Keywords: Automated data processing, Point cloud, Cylindrical segmentation, Terrestrial laser scanning
1. Introduction
The technology of Terrestrial Laser Scanning (TLS) is one of the most effective technologies for the acquisition of 3D information of the measured objects. The main advantage of TLS is that it allows contactless documentation of the measured object with all its structural elements without the need to define some characteristic points on the surface of the scanned object. The spatial position of the points is calculated from the horizontal and vertical angles and the slope distance measured by the instrument.

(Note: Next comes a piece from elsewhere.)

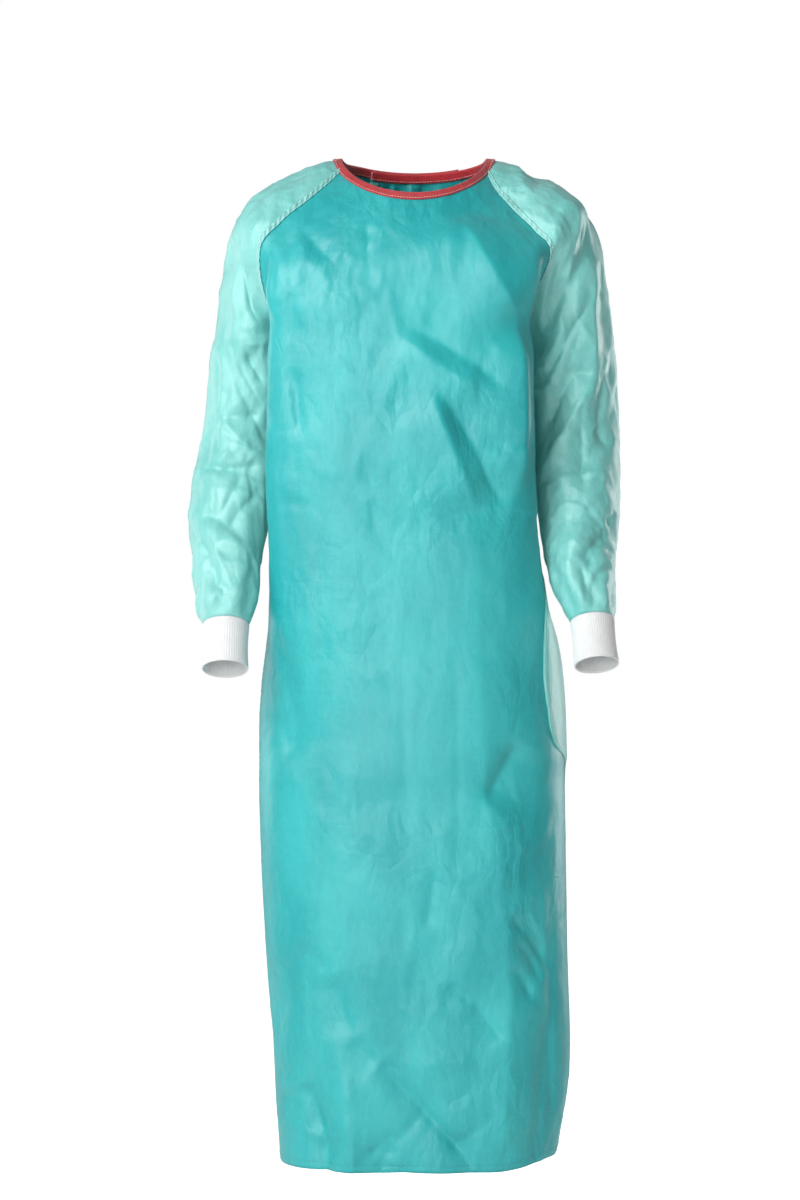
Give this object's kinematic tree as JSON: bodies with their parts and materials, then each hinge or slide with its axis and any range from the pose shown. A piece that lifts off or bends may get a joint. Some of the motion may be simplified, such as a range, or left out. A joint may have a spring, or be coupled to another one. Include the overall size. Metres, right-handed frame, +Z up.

The next advantage of this technology is the speed of the data acquisition (scanning), which reaches with current scanners 2 million points per second, so the time needed for measuring an object is significantly reduced. The result of a measurement by TLS is an
irregular set of measured 3D points lying on the surface of the measured object, i.e. the so-called Point Cloud (PoC). Point clouds (Fig. 1) are becoming an increasingly common initial digital representation of real-world objects [1]-[3]. Fig. 1 shows the PoC colored by real colors, according to the photographs acquired by the internal camera of the instrument.
Fig. 1. Point cloud
Point clouds have an important role in creating of high-quality 3D models of objects in a variety of areas, e.g. Building Information Modeling (BIM) [4], interior (exterior) design, urban information systems, documentation, 3D cadaster, etc. This is due to the popularity of affordable and accurate scanning equipment that can quickly digitize the geometry of a real-world object. With the development of hardware, the development of data processing algorithms is also very important, since the resulting point cloud data can often contain millions of 3D points, so manual processing is often a difficult and time consuming task [3], [5].
Most of the objects in industrial environment are composed of basic geometrical shapes, as planes, cylinders, spheres and cones. Often used objects like pipes, sleeves, connectors are shaped like a cylinder. Thus, detection of cylinders in point cloud data can be one of the main processing steps in the 3D model creation. Moreover, cylinder detection could be used in various applications: 3D registration (transformation) of point clouds, pipeline plant modeling, reverse engineering, etc. [6]. Thus, this paper is focused on finding an efficient, robust, and accurate algorithm for the automated cylinder detection in point clouds.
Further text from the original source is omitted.